When the size of a particle varies so does its density.
Particles of different intrinsic density with different material
patterns and different intrinsic wave systems possess an identity
relative to each other even though the material remains a continuum.
Fluid particles of variable density and patterns can exist and
move upon each other without any intervening void space. Solid
objects can exist and move among each other though still in direct
contact with intervening liquids, gases, or unstructured matter.
If particles can
thus exist in direct contact with one another; can move among
and between each other while still part of a continuum; can maintain
identity through difference in density and internal form; can
undergo all actions that matter is seen to perform; and can do
all this with no intervening otherness, then there is no need
to deny the evidence of the senses plus the demands of reason
that matter is everywhere. The very fact that even the basic particles,
the ultimate "atoms" of the ancient Greeks, do possess internal
wave structure shows that even they must have a material medium
as part of their construction, - as that component which carries,
possesses and gives physical form to those waves. There is nothing
basic about such particles since they too demand the presence
of a material continuum within themselves.
Matter is itself.
It is a basic item of nature made of nothing other than itself,
reducible into nothing other than itself. Therefore it can neither
be created nor destroyed. It is the most primary basic item out
of which particles are made.

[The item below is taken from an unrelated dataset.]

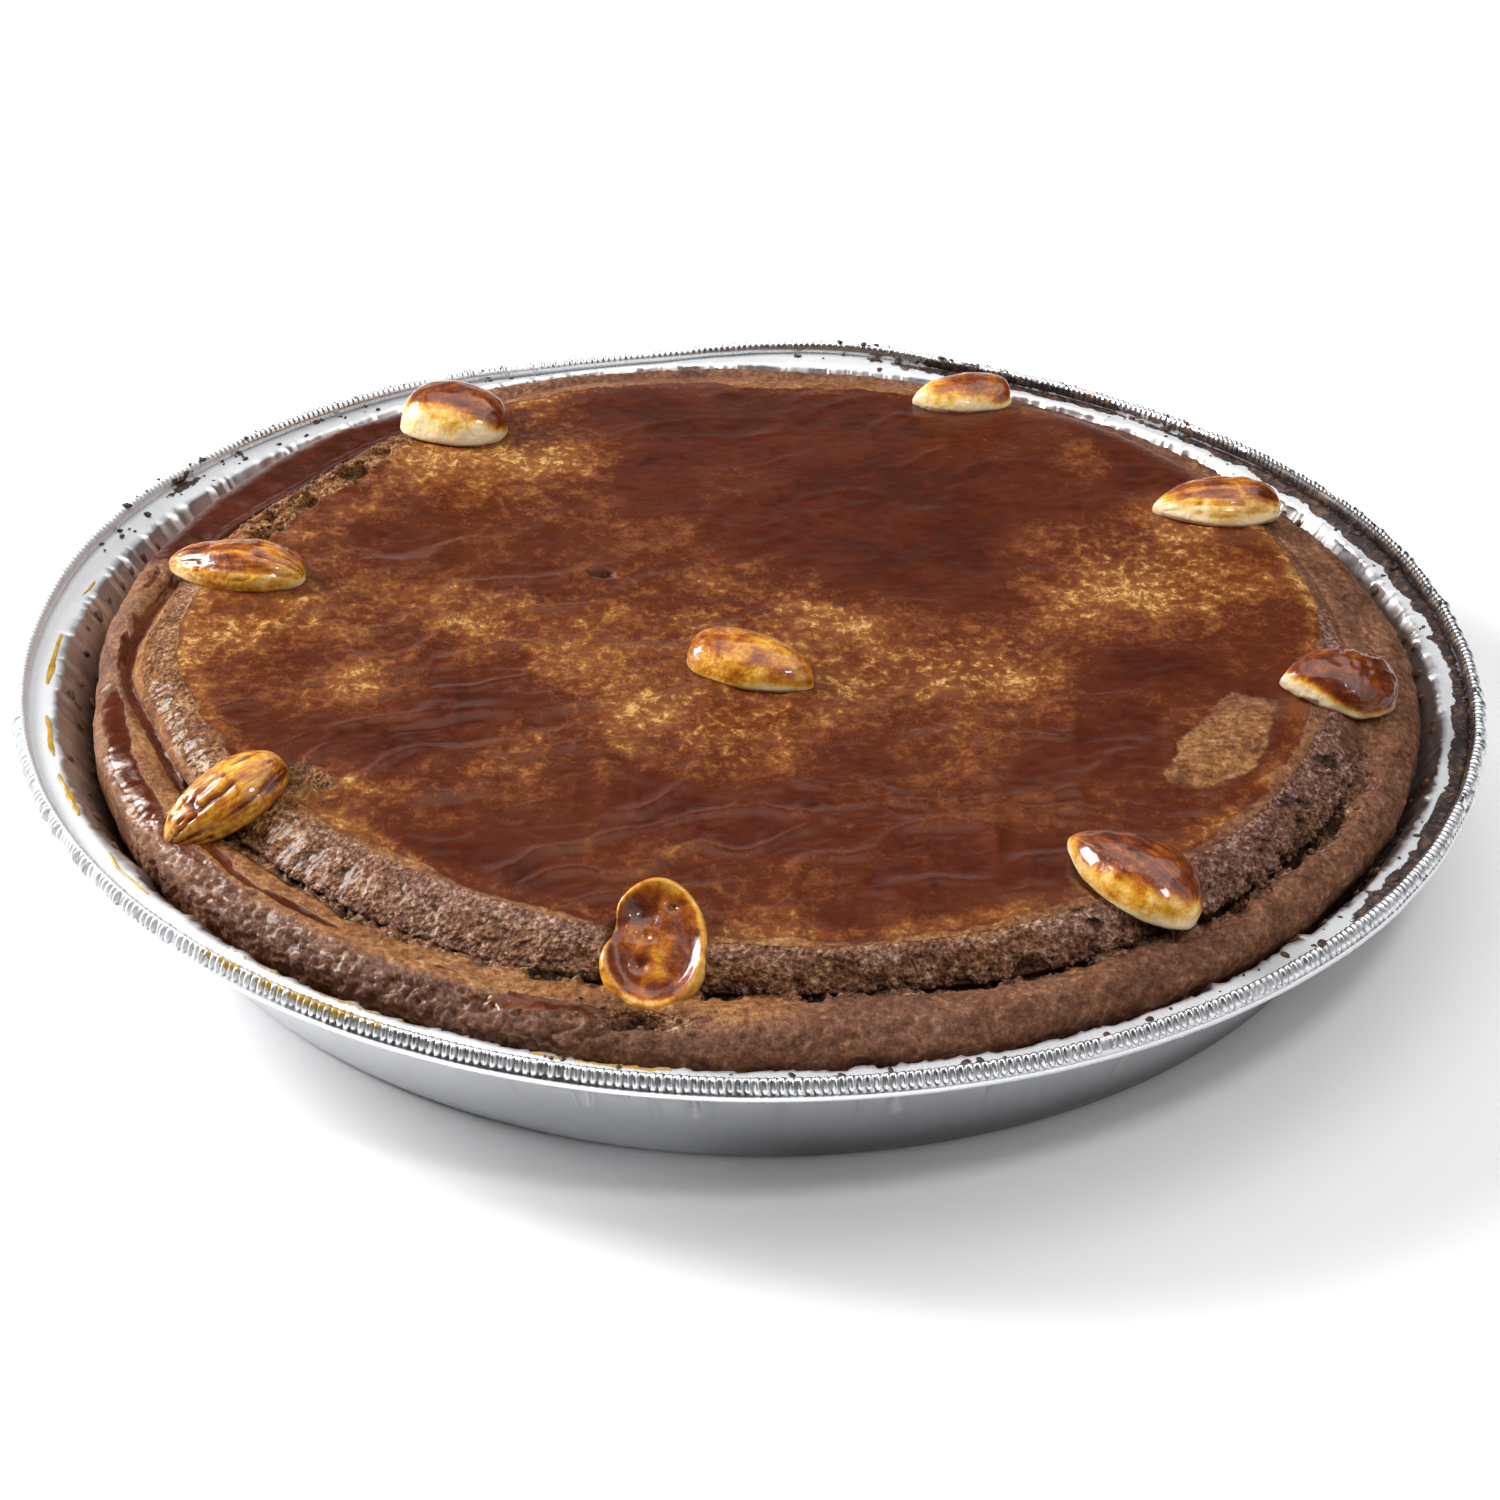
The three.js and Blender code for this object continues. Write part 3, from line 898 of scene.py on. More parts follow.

Without it, nothing would exist.
(If ever nothingness were all that existed, nothing else would
now exist. There is no way that nothing can create anything. There
is no way that void space or space-time can do or create anything.)

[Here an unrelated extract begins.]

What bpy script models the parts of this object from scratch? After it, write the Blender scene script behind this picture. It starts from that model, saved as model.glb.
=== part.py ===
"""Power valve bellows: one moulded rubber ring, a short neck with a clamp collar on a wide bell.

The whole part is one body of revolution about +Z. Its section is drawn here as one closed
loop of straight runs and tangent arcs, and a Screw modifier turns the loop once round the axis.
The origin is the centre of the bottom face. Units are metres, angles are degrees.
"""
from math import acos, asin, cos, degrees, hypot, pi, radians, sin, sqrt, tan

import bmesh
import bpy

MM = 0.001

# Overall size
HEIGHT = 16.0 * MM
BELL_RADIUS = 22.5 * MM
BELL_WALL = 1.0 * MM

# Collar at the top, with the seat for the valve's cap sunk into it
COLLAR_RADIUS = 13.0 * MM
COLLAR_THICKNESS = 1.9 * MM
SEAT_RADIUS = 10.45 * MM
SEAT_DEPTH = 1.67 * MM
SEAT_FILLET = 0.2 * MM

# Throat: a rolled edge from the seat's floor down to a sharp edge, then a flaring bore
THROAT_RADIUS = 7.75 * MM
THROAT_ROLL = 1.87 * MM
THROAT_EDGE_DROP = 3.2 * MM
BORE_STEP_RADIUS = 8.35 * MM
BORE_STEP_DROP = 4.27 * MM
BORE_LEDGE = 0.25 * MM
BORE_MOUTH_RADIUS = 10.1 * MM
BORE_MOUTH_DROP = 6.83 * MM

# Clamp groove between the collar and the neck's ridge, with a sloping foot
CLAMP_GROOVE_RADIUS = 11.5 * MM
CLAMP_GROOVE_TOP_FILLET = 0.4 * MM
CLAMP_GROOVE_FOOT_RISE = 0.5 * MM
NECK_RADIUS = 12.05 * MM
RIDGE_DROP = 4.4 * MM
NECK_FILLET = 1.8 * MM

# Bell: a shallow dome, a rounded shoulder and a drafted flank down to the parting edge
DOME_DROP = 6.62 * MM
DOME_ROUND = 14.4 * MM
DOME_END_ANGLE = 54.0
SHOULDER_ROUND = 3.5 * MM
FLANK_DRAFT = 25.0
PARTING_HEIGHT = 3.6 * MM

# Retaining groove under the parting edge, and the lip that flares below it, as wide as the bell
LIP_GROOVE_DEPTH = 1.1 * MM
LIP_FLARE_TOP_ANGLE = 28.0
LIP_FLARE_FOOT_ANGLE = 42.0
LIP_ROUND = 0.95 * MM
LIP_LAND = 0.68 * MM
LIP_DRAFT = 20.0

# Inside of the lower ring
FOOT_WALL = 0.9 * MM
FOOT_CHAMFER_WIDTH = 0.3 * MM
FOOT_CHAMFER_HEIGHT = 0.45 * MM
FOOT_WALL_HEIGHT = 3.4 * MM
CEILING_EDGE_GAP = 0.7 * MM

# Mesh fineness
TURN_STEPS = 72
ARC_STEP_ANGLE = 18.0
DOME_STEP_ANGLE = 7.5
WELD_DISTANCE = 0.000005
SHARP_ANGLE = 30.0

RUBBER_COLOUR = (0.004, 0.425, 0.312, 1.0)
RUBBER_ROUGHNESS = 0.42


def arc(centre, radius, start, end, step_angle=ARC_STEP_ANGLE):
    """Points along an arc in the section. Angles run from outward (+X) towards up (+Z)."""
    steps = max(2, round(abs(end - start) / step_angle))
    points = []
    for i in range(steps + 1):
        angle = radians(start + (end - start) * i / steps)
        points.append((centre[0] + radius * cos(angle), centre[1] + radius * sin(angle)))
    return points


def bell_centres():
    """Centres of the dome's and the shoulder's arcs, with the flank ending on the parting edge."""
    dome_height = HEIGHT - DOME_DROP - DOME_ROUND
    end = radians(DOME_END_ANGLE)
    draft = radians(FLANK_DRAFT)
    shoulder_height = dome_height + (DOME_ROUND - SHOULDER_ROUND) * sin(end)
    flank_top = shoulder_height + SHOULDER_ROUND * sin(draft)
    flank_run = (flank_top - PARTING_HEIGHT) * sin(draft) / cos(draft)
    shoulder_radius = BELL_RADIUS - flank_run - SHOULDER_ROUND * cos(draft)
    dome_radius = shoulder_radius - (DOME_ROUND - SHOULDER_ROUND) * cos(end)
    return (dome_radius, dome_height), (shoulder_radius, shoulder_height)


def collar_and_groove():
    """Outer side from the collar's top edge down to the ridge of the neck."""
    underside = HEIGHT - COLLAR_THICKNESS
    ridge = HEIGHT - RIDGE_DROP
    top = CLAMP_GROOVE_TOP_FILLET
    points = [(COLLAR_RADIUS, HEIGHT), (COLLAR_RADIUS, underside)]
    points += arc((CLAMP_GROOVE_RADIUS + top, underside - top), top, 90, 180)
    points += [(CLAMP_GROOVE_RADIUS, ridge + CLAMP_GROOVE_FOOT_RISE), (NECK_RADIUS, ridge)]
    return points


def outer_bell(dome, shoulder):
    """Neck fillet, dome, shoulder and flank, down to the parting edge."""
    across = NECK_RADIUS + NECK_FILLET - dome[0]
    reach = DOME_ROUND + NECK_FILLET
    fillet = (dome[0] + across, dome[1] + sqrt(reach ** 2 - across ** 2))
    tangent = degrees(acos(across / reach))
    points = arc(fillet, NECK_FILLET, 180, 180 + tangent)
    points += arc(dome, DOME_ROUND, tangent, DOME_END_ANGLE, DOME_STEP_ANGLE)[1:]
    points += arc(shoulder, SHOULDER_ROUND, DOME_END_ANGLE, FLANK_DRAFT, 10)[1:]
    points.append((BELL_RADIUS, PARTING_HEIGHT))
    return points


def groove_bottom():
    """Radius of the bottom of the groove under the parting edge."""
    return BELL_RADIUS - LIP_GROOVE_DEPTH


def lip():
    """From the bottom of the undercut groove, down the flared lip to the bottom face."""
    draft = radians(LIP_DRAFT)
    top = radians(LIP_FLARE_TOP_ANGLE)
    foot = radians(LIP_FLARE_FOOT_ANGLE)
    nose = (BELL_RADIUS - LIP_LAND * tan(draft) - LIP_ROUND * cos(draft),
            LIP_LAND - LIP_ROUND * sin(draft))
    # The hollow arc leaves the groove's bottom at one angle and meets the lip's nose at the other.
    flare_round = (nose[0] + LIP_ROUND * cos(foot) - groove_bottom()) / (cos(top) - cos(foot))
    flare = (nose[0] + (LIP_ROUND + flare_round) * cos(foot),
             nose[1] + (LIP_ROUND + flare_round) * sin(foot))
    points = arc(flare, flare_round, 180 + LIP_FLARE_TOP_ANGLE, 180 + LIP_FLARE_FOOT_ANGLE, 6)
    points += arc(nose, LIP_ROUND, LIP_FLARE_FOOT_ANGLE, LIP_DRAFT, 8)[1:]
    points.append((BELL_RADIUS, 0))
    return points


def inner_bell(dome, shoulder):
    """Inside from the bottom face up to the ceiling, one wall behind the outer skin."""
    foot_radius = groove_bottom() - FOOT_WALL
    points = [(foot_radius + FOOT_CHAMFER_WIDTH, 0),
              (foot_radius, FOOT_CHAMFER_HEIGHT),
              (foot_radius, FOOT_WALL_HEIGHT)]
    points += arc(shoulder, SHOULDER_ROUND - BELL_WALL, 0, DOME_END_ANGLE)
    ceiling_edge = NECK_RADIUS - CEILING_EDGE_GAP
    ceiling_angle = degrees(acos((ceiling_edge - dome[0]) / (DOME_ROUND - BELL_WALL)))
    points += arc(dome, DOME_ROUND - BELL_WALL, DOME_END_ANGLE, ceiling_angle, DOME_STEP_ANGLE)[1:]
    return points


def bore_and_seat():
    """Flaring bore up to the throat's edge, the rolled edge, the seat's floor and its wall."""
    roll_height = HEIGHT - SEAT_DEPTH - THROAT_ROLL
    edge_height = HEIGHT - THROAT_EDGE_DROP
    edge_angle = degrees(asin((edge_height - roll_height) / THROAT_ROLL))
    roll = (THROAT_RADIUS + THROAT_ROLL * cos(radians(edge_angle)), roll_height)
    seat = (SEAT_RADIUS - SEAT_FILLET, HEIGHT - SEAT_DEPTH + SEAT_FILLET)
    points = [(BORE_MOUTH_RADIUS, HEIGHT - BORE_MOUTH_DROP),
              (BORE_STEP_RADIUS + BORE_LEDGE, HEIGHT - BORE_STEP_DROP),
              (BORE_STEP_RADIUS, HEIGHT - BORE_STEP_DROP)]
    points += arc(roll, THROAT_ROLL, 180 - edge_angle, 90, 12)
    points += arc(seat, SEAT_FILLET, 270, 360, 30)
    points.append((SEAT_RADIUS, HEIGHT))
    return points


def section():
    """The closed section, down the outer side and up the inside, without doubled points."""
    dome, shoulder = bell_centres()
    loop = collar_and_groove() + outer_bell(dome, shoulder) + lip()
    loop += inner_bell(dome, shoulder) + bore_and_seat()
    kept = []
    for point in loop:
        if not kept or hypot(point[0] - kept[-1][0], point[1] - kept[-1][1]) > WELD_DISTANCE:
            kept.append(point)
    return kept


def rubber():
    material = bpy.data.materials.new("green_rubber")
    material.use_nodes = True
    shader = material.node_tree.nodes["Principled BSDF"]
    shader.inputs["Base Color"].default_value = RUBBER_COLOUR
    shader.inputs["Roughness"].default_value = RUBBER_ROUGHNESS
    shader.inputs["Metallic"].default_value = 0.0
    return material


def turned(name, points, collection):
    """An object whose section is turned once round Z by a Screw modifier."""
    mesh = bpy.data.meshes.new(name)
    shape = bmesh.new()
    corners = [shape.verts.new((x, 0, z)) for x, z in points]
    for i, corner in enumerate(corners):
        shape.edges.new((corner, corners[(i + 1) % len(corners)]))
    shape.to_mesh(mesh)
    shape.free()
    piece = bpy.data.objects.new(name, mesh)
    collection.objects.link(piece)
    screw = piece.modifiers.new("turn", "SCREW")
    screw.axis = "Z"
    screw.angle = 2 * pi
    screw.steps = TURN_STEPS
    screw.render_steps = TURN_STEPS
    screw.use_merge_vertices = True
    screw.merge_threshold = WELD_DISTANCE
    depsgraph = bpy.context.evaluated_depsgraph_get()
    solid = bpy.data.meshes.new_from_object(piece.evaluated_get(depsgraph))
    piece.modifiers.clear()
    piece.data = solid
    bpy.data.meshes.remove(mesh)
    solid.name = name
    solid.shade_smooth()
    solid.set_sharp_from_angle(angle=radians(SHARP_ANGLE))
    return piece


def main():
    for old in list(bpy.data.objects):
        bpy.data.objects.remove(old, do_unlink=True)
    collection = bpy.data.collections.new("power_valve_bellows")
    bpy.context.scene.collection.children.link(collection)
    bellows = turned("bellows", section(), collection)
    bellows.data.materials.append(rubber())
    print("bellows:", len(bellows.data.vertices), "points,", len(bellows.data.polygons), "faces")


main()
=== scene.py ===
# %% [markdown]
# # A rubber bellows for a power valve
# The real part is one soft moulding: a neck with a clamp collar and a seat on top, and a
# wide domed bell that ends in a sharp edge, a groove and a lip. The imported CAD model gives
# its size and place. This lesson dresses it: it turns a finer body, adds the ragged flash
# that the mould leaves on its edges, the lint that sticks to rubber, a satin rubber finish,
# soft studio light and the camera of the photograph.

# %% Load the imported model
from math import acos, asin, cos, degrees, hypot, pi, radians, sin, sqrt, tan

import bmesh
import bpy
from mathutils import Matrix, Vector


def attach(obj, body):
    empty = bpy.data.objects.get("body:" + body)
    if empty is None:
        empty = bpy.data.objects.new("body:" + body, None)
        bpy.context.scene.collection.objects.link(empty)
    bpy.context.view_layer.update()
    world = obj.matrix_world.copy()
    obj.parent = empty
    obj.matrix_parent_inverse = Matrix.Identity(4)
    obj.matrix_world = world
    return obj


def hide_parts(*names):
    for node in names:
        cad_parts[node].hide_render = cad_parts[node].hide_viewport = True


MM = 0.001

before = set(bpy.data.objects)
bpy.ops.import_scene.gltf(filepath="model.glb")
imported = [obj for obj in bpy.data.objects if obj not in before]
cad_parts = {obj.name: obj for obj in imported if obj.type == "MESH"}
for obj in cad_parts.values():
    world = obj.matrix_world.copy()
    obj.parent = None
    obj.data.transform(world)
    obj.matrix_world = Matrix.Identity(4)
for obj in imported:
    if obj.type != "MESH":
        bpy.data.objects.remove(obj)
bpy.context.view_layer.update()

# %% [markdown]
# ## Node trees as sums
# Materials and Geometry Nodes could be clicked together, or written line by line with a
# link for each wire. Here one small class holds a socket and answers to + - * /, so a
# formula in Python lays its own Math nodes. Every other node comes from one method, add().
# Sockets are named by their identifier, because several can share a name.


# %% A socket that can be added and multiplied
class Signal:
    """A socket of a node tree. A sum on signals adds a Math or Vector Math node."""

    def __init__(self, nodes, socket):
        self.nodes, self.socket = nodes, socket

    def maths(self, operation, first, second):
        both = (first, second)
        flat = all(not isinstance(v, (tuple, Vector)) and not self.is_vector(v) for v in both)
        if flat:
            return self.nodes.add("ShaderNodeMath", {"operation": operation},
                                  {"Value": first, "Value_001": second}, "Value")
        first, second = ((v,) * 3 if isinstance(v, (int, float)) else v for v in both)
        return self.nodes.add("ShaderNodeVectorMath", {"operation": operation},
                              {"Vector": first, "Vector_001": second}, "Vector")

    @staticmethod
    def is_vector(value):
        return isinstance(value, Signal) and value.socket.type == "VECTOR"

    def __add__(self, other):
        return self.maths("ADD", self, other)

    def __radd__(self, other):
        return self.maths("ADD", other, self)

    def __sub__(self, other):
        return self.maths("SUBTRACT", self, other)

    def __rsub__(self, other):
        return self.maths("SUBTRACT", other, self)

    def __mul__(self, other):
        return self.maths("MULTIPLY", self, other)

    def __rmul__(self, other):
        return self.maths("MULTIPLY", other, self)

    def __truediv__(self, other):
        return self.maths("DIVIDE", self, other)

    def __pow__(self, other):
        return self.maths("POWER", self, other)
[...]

It is therefore our thesis that a continuum of substance
fills all space in the known cosmos; that it is basically an amorphous
fluid; that it is everywhere and always the conducting medium
for energies; that this material is subject to changes of volume
hence is intrinsically compressible; that pressure changes alter
the degree of compression of this material; that under the influence
of such pressure-density patterning, self persisting units of
material occur; and that such units, always contiguous either
to each other or to material in unorganized free form, are the
things out of which ponderable matter is made.
The constructions based on this thesis arrived at
hand-drawn pictures of the internal structures from atoms through
galaxies. Later sophisticated computer printouts of advanced technological
experiments by Science confirmed many of those conclusions. Indeed,
some of the computer printouts - which the scientists found startling
and unexpected - look as though they had been copied directly
out of my book, The Nature of Matter and Energy (1965).